In a recent publication in Nature Communications, a team of researchers from the Department of Engineering and Public Policy at Carnegie Mellon University provides analysis of the relationship between electric vehicle battery chemistry and supply chain vulnerability for four critical minerals—lithium, cobalt, nickel, and manganese—across particular countries that are key contributors to production. The primary lithium ion battery chemistries used in EVs today are lithium iron phosphate (LFP), nickel manganese cobalt (NMC), and nickel cobalt aluminum (NCA), which each depend on varying amounts of these minerals. The authors, Anthony Cheng, Erica Fuchs, Valerie Karplus, and Jeremy Michalek, find that effectively reducing vulnerabilities to disruption related to any particular country may require addressing multiple layers of upstream supply relationships.

We need to anticipate new potential supply chain vulnerabilities so that we can act strategically to mitigate risk.

Jeremy Michalek, Professor, Mechanical Engineering and Engineering and Public Policy

“In the 1970s, several global oil supply disruptions sent shock waves through the economy, with motorists waiting in long lines to fill up,” says Michalek, a professor of engineering and public policy and mechanical engineering and who also serves as director of Carnegie Mellon’s Vehicle Electrification Group. “As we shift away from gasoline toward electric vehicles, we need to anticipate new potential supply chain vulnerabilities so that we can act strategically to mitigate risk.”

By mapping the supply chains of the four critical materials, calculating a vulnerability index, and using a network flow optimization to bound uncertainties, the study finds that production at multiple supply chain steps is highly concentrated in single countries. In particular, production at multiple stages of the supply chain across battery technologies occurs in China, primarily due to its role in materials refining and cathode production.

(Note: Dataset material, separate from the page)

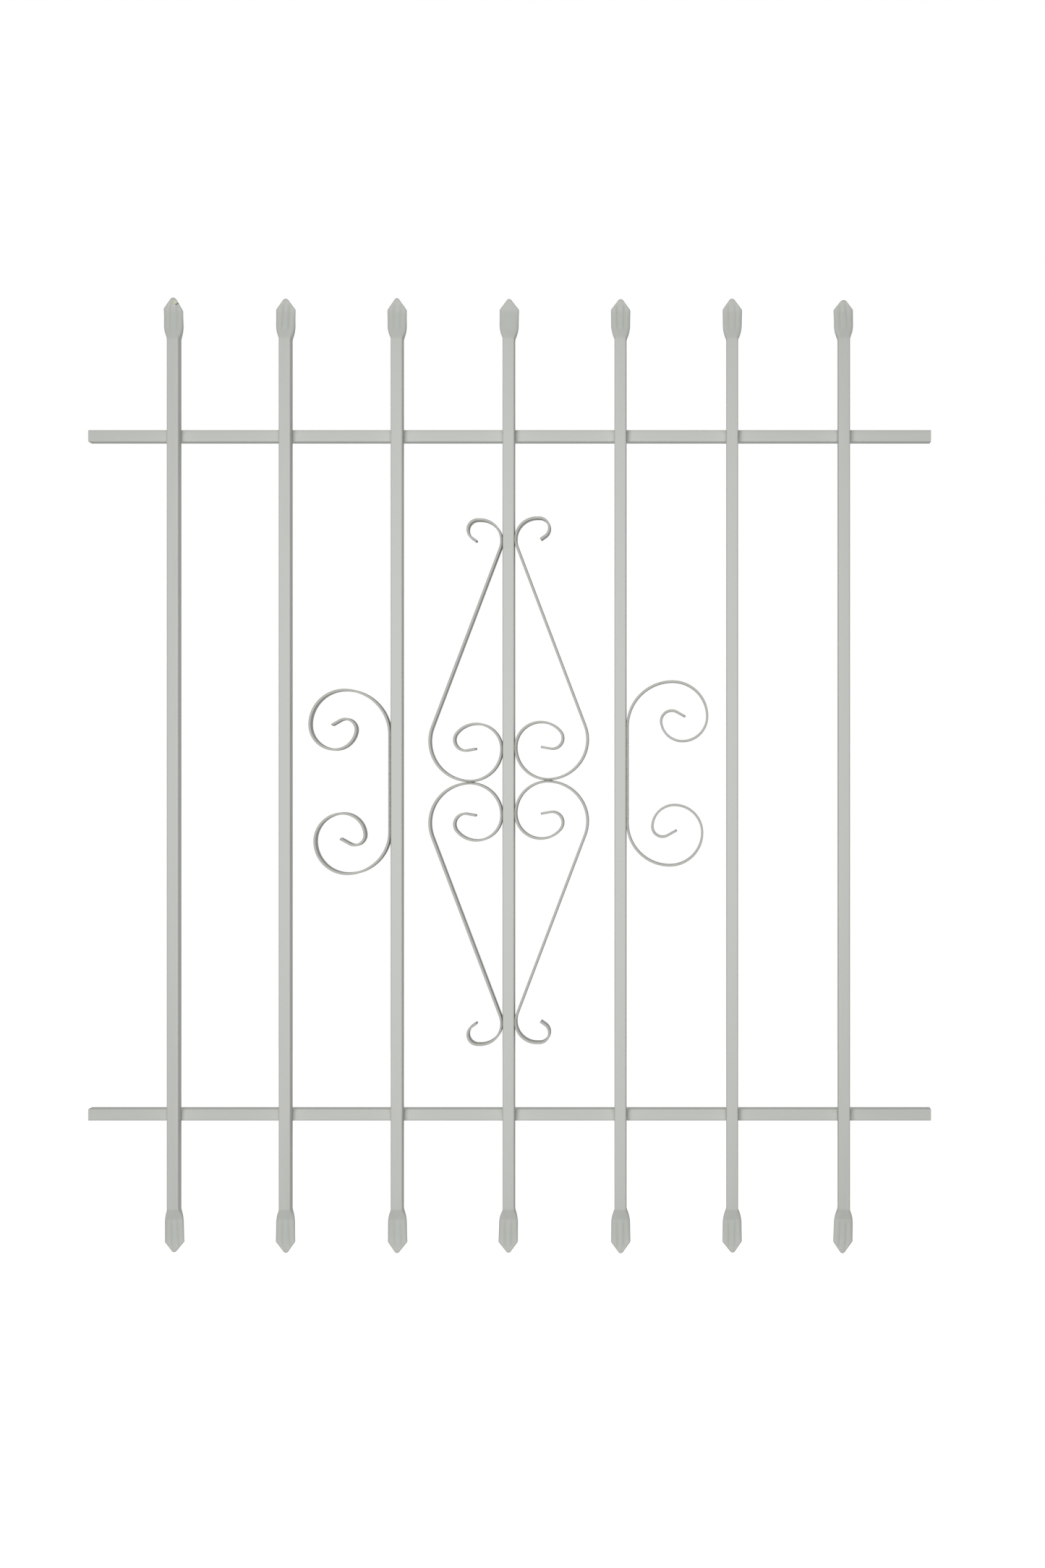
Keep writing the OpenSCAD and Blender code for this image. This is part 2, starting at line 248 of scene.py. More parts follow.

“Our approach provides a new measure of energy security as we move beyond fossil fuels,” says Karplus, a professor of engineering and public policy and associate director of the Wilton E. Scott Institute for Energy Innovation.

Three-column chart showing the mineral extraction process from raw material to cathode production. Primary extraction comes primarily from Australian, with post-trade being placed largely in China. Refined material is largely processed in China. However, Chile is third in all categories.

Source: Nature Communications

A Sankey diagram for global flows of lithium that available data suggest are involved in battery material supply chains.

A supply chain disruption centered in one country could occur for any number of reasons, ranging from geopolitical strategy to political or economic instability, a natural disaster, or another pandemic. Last year, China restricted exports of graphite, another key material used in batteries. Countries that make EVs, like the U.S., have an interest in diversifying supply chains to reduce disruption risks such as this.

Additionally, the research finds that the levels of vulnerability vary based on the lithium-ion battery chemistry. For example, the LFP chemistry may currently be more vulnerable to supply disruptions in China, but NMC chemistries depend on more critical materials, resulting in more pathways for disruptions from other countries to affect the supply chain, such as the Democratic Republic of Congo or South Africa.

As efforts are made to diversify the supply chain and incentivize domestic production, the authors note that a comprehensive approach must be considered beyond battery cell and pack production, including minerals extraction, processing, and component production.

“The U.S. Inflation Reduction Act provides major incentives to diversify the supply chain and build more batteries in the U.S.,” says Michalek. “We’re actively working to analyze how this policy may incentivize changes in different parts of the supply chain and in battery technology.”

The findings in this research can be useful to policymakers as they seek to identify specific bottlenecks, key relationships, and potential levers for reduction of supply chain vulnerabilities.